Пока Клэр говорила, ей на лицо упали волосы. Она взяла свою тарелку с картошкой и грубо ссыпала ее содержимое в тарелку Дэвида.
– У меня пропал аппетит. Я готова на что угодно, лишь бы не ужинать с таким подлецом, как ты.
– Прости… Пожалуйста! – взмолился он.
– Нет. Я ухожу. И не вернусь до завтра, пока ты не уйдешь.
Она схватила свои записи, положила их в спортивную сумку и вытащила ночную рубашку из-под подушки.
– Клэр, на улице дождь…
– Я уже выходила под дождь, чтобы принести тебе ужин, разве нет? Чтобы ты успел устроить обыск и выдвинуть обвинения. Пошел к черту!
Она бежала быстрее, чем он, и запрыгнула в последний автобус в сторону центра.
Клэр вышла и, оглядываясь по сторонам, проскользнула на задний двор общежития. Она взобралась по скобам на стене, молясь о том, чтобы Валери и Мэри Кэтрин не было на месте. Но этим вечером никто не отвечал на ее молитвы.
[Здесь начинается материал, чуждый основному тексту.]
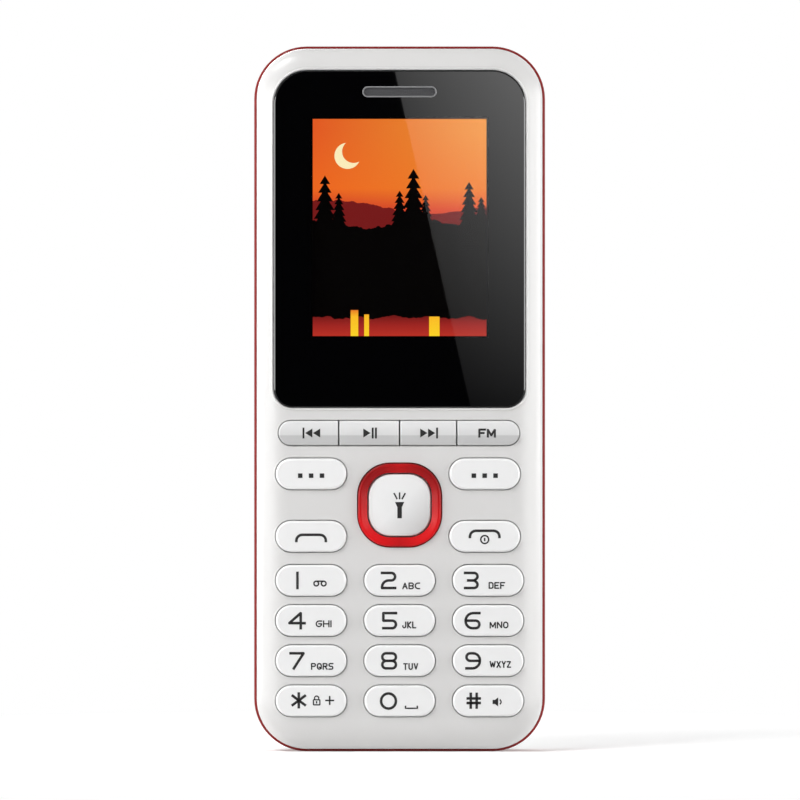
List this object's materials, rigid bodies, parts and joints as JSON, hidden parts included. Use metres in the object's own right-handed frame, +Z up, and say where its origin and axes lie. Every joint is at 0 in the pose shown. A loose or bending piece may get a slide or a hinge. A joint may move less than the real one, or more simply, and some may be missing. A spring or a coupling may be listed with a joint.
{
  "type": "feature phone",
  "caption": "Bar-shaped feature phone with a small colour display, a navigation ring, pill-shaped keys, a removable battery cover and a removable battery.",
  "frame": {"origin": "bottom centre of the bounding box, on the flat bottom end that the phone stands on", "axes": "+Z up along the phone's length, +Y from the screen side to the back, +X to the right as the screen is seen"},
  "size_m": [0.047, 0.0142, 0.1139],
  "materials": {
    "shell_white": "gloss",
    "key_white": "gloss",
    "frame_red": "satin",
    "ring_red": "gloss",
    "window_black": "gloss",
    "rear_shell": "fine matte",
    "screen": "gloss",
    "tray": "matte",
    "ribbon": "satin",
    "foam": "matte",
    "mesh_metal": "fine weave",
    "speaker_case": "satin",
    "board_green": "solder mask",
    "silicone": "matte",
    "steel": "satin",
    "lamp": "satin",
    "clear_lens": "gloss",
    "camera_glass": "gloss",
    "bezel_metal": "satin",
    "black_plastic": "satin",
    "battery_case": "satin label",
    "foil": "satin"
  },
  "bodies": {
    "chassis": {"antenna": "foil", "antenna_carrier": "black_plastic", "audio_jack": "black_plastic", "backlight_tray": "tray", "battery_connector": "black_plastic", "camera_bezel": "bezel_metal", "camera_module": "black_plastic", "camera_window": "camera_glass", "display_gasket": "foam", "display_panel": "screen", "display_ribbon": "ribbon", "display_window": "window_black", "earpiece_mesh": "mesh_metal", "earpiece_speaker": "speaker_case", "front_housing": "shell_white", "housing_screws": "steel", "key_domes": "steel", "keymat": "silicone", "keypad_leds": "lamp", "loudspeaker": "speaker_case", "main_board": "board_green", "memory_card_socket": "steel", "microphone": "black_plastic", "mid_frame": "frame_red", "processor": "black_plastic", "rear_housing": "rear_shell", "shield_can": "steel", "sim_sockets": "steel", "speaker_mesh": "mesh_metal", "torch_led": "lamp", "torch_lens": "clear_lens", "usb_socket": "steel", "vibration_motor": "steel", "window_tape": "foam"},
    "key_previous": {"key_previous": "key_white"},
    "key_play_pause": {"key_play_pause": "key_white"},
    "key_next": {"key_next": "key_white"},
    "key_radio": {"key_radio": "key_white"},
    "key_soft_left": {"key_soft_left": "key_white"},
    "key_soft_right": {"key_soft_right": "key_white"},
    "key_call": {"key_call": "key_white"},
    "key_end": {"key_end": "key_white"},
    "key_center": {"key_center": "key_white"},
    "key_1": {"key_1": "key_white"},
    "key_2": {"key_2": "key_white"},
    "key_3": {"key_3": "key_white"},
    "key_4": {"key_4": "key_white"},
    "key_5": {"key_5": "key_white"},
    "key_6": {"key_6": "key_white"},
    "key_7": {"key_7": "key_white"},
    "key_8": {"key_8": "key_white"},
    "key_9": {"key_9": "key_white"},
    "key_star": {"key_star": "key_white"},
    "key_0": {"key_0": "key_white"},
    "key_hash": {"key_hash": "key_white"},
    "nav_stiffener": {"nav_stiffener": "steel"},
    "nav_ring": {"nav_ring": "ring_red"},
    "battery_cover": {"battery_cover": "shell_white"},
    "battery": {"battery": "battery_case"},
    "vibration_weight": {"vibration_weight": "steel"}
  },
  "joints": [
    {"name": "key_previous_press", "type": "slide", "parent": "chassis", "child": "key_previous", "axis": [0, 1, 0], "range_m": [0, 0.00035], "stiffness_N_per_m": 2000, "deforming": ["keymat", "key_domes"]},
    {"name": "key_play_pause_press", "type": "slide", "parent": "chassis", "child": "key_play_pause", "axis": [0, 1, 0], "range_m": [0, 0.00035], "stiffness_N_per_m": 2000, "deforming": ["keymat", "key_domes"]},
    {"name": "key_next_press", "type": "slide", "parent": "chassis", "child": "key_next", "axis": [0, 1, 0], "range_m": [0, 0.00035], "stiffness_N_per_m": 2000, "deforming": ["keymat", "key_domes"]},
    {"name": "key_radio_press", "type": "slide", "parent": "chassis", "child": "key_radio", "axis": [0, 1, 0], "range_m": [0, 0.00035], "stiffness_N_per_m": 2000, "deforming": ["keymat", "key_domes"]},
    {"name": "key_soft_left_press", "type": "slide", "parent": "chassis", "child": "key_soft_left", "axis": [0, 1, 0], "range_m": [0, 0.00035], "stiffness_N_per_m": 2000, "deforming": ["keymat", "key_domes"]},
    {"name": "key_soft_right_press", "type": "slide", "parent": "chassis", "child": "key_soft_right", "axis": [0, 1, 0], "range_m": [0, 0.00035], "stiffness_N_per_m": 2000, "deforming": ["keymat", "key_domes"]},
    {"name": "key_call_press", "type": "slide", "parent": "chassis", "child": "key_call", "axis": [0, 1, 0], "range_m": [0, 0.00035], "stiffness_N_per_m": 2000, "deforming": ["keymat", "key_domes"]},
    {"name": "key_end_press", "type": "slide", "parent": "chassis", "child": "key_end", "axis": [0, 1, 0], "range_m": [0, 0.00035], "stiffness_N_per_m": 2000, "deforming": ["keymat", "key_domes"]},
    {"name": "key_center_press", "type": "slide", "parent": "chassis", "child": "key_center", "axis": [0, 1, 0], "range_m": [0, 0.00035], "stiffness_N_per_m": 2000, "deforming": ["keymat", "key_domes"]},
    {"name": "key_1_press", "type": "slide", "parent": "chassis", "child": "key_1", "axis": [0, 1, 0], "range_m": [0, 0.00035], "stiffness_N_per_m": 2000, "deforming": ["keymat", "key_domes"]},
    {"name": "key_2_press", "type": "slide", "parent": "chassis", "child": "key_2", "axis": [0, 1, 0], "range_m": [0, 0.00035], "stiffness_N_per_m": 2000, "deforming": ["keymat", "key_domes"]},
    {"name": "key_3_press", "type": "slide", "parent": "chassis", "child": "key_3", "axis": [0, 1, 0], "range_m": [0, 0.00035], "stiffness_N_per_m": 2000, "deforming": ["keymat", "key_domes"]},
    {"name": "key_4_press", "type": "slide", "parent": "chassis", "child": "key_4", "axis": [0, 1, 0], "range_m": [0, 0.00035], "stiffness_N_per_m": 2000, "deforming": ["keymat", "key_domes"]},
    {"name": "key_5_press", "type": "slide", "parent": "chassis", "child": "key_5", "axis": [0, 1, 0], "range_m": [0, 0.00035], "stiffness_N_per_m": 2000, "deforming": ["keymat", "key_domes"]},
    {"name": "key_6_press", "type": "slide", "parent": "chassis", "child": "key_6", "axis": [0, 1, 0], "range_m": [0, 0.00035], "stiffness_N_per_m": 2000, "deforming": ["keymat", "key_domes"]},
    {"name": "key_7_press", "type": "slide", "parent": "chassis", "child": "key_7", "axis": [0, 1, 0], "range_m": [0, 0.00035], "stiffness_N_per_m": 2000, "deforming": ["keymat", "key_domes"]},
    {"name": "key_8_press", "type": "slide", "parent": "chassis", "child": "key_8", "axis": [0, 1, 0], "range_m": [0, 0.00035], "stiffness_N_per_m": 2000, "deforming": ["keymat", "key_domes"]},
    {"name": "key_9_press", "type": "slide", "parent": "chassis", "child": "key_9", "axis": [0, 1, 0], "range_m": [0, 0.00035], "stiffness_N_per_m": 2000, "deforming": ["keymat", "key_domes"]},
    {"name": "key_star_press", "type": "slide", "parent": "chassis", "child": "key_star", "axis": [0, 1, 0], "range_m": [0, 0.00035], "stiffness_N_per_m": 2000, "deforming": ["keymat", "key_domes"]},
    {"name": "key_0_press", "type": "slide", "parent": "chassis", "child": "key_0", "axis": [0, 1, 0], "range_m": [0, 0.00035], "stiffness_N_per_m": 2000, "deforming": ["keymat", "key_domes"]},
    {"name": "key_hash_press", "type": "slide", "parent": "chassis", "child": "key_hash", "axis": [0, 1, 0], "range_m": [0, 0.00035], "stiffness_N_per_m": 2000, "deforming": ["keymat", "key_domes"]},
    {"name": "ring_up_down", "type": "hinge", "parent": "chassis", "child": "nav_stiffener", "pos_m": [0, -0.0041, 0.03984], "axis": [1, 0, 0], "range_deg": [-2, 2], "stiffness_Nm_per_rad": 0.1, "deforming": ["keymat", "key_domes"]},
    {"name": "ring_left_right", "type": "hinge", "parent": "nav_stiffener", "child": "nav_ring", "pos_m": [0, -0.0041, 0.03984], "axis": [0, 0, 1], "range_deg": [-2, 2], "stiffness_Nm_per_rad": 0.1, "deforming": ["keymat", "key_domes"]},
    {"name": "cover_lift", "type": "slide", "parent": "chassis", "child": "battery_cover", "axis": [0, 1, 0], "range_m": [0, 0.03]},
    {"name": "battery_lift", "type": "slide", "parent": "chassis", "child": "battery", "axis": [0, 1, 0], "range_m": [0, 0.015]},
    {"name": "weight_spin", "type": "hinge", "parent": "chassis", "child": "vibration_weight", "pos_m": [-0.0165, 0.00095, 0.0985], "axis": [1, 0, 0], "continuous": true}
  ],
  "couplings": [
    {"joint": "battery_lift", "follows": "cover_lift", "ratio": 0.5}
  ]
}
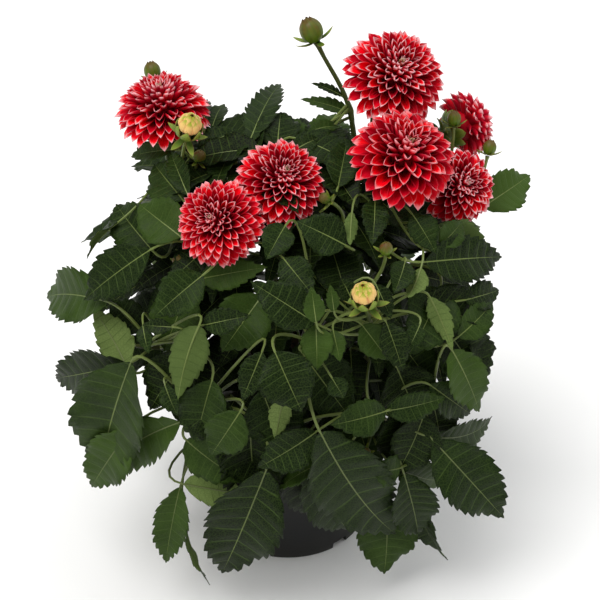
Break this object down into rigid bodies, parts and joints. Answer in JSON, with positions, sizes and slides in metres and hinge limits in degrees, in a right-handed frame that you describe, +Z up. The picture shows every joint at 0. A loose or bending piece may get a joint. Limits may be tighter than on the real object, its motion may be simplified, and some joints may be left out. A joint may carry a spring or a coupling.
{
  "type": "potted dahlia",
  "caption": "Bushy dahlia plant with red, white-edged ball-shaped blooms and toothed dark green leaves, standing in a round black plastic nursery pot.",
  "frame": {"origin": "centre of the pot's flat base, on the surface that it stands on", "axes": "+Z up along the pot's axis, -Y towards the side that shows most blooms, +X to the right seen from there"},
  "size_m": [0.4507, 0.39, 0.5269],
  "materials": {
    "pot_plastic": "black nursery pot, slightly glossy",
    "potting_soil": "matt, crumbly peat",
    "foliage": "dark green leaves with a slight gloss, paler underneath",
    "petals": "satin red with white edges and tips",
    "bud_petals": "satin, yellow-green to peach"
  },
  "bodies": {
    "root": {"pot": "pot_plastic", "soil": "potting_soil", "stem_bloom_1": "foliage", "bloom_1": "petals", "stem_bloom_2": "foliage", "bloom_2": "petals", "stem_bloom_3": "foliage", "bloom_3": "petals", "stem_bloom_4": "foliage", "bloom_4": "petals", "stem_bloom_5": "foliage", "bloom_5": "petals", "stem_bloom_6": "foliage", "bloom_6": "petals", "stem_bloom_7": "foliage", "bloom_7": "petals", "stem_tall_bud": "foliage", "stem_bud_front": "foliage", "stem_front": "foliage", "stem_front_left": "foliage", "stem_front_right": "foliage", "stem_left": "foliage", "stem_right": "foliage", "stem_back_left": "foliage", "stem_back": "foliage", "stem_back_right": "foliage", "bud_front": "bud_petals", "bud_left": "bud_petals"}
  },
  "joints": []
}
Подруги читали журналы и слушали Криса Барбера на маленьком портативном проигрывателе. Когда разъяренная и промокшая Клэр влезла в окно, они покатились со смеху. Они хохотали, когда просили одну из самых юных и робких обитательниц общежития принести для них чай. Они заливались смехом, пока искали большое банное полотенце и готовили для Клэр ванну в большой и обшарпанной ванной комнате в конце коридора.
Они поняли, что одного чая окажется мало, поэтому достали из ящика стола бутылку бренди. Клэр тоже рассмеялась. Она вытерла волосы и вкратце рассказала им свою историю, потягивая чай с капелькой бренди. А потом она легла на третью кровать и уснула.
Валери и Мэри Кэтрин сражались, как две тигрицы, чтобы к ним не подселили третью соседку. Они напомнили монахиням, что Клэр заплатила за место в общежитии до Пасхи, и великодушно предположили, что сестры во Христе не пойдут на обман и не будут взимать двойную арендную плату, так ведь? Мэри Кэтрин втайне была уверена, что Клэр вернется: американка чувствовала, что роман с Дэвидом не продвинется дальше первой базы[18]. Но когда Клэр с улыбкой устроилась на своей старой кровати, Мэри Кэтрин деликатно промолчала. Как и Валери.
– Мне правда жаль. Я выгляжу полной идиоткой, – призналась Клэр.
– Ерунда, сейчас ты выглядишь намного милее, – сказала Валери. – Теперь мы точно знаем, что ты нормальная и больше не проповедуешь мир и покой настоящей любви. От этого всех тошнило.
За утренним кофе Бар принес Дэвиду извинения:
– Вчера вечером я сболтнул лишнего. Я вовсе не хотел проявить неуважение.
– Разумеется. Все в порядке. Спасибо, – пробормотал Дэвид.
– Ты весь какой-то потрепанный. Не сочти за грубость, но с тобой все в порядке?
– Конечно, я в порядке.
Дэвид допил кофе и вернулся к пациентам.
Он потратил около трех часов на уборку квартиры. Вынес весь мусор, включая несъеденную картошку. Утром сходил в магазин и купил чай, кофе, молоко, сахар, кукурузные хлопья, сардины и апельсины. Покупки разложил так аккуратно, как только мог. А еще он купил вазу и оставил ее на столе вместе с запиской:
Это для цветов, которые я хочу подарить тебе сегодня вечером. Я пойму, если ты откажешься меня видеть. Но это разобьет мне сердце. Ты – все, о чем я когда-либо мечтал и на что надеялся. Ты – это гораздо, гораздо больше. Вчера вечером я не считал, что действую как узколобый кретин. Теперь я осознал, что вел себя именно так. Я не прошу, чтобы ты обняла меня, сказала, что все в порядке и ты меня прощаешь. Я хочу, чтобы ты правда простила меня и поверила, что я буду любить тебя, пока жив. Я не вижу ни просвета, ни способа обратить случившееся в шутку и развеселить тебя. Я просто надеюсь, что мы сможем снова смеяться, а серый мир вокруг опять обретет краски. Прости за то, что обидел тебя. Я могу причинить себе сколько угодно боли, но это не исцелит боль, которую я причинил тебе.
Дэвид переписывал записку снова и снова, стараясь не использовать избитые фразы. Он пытался выразить то, что чувствовал сам.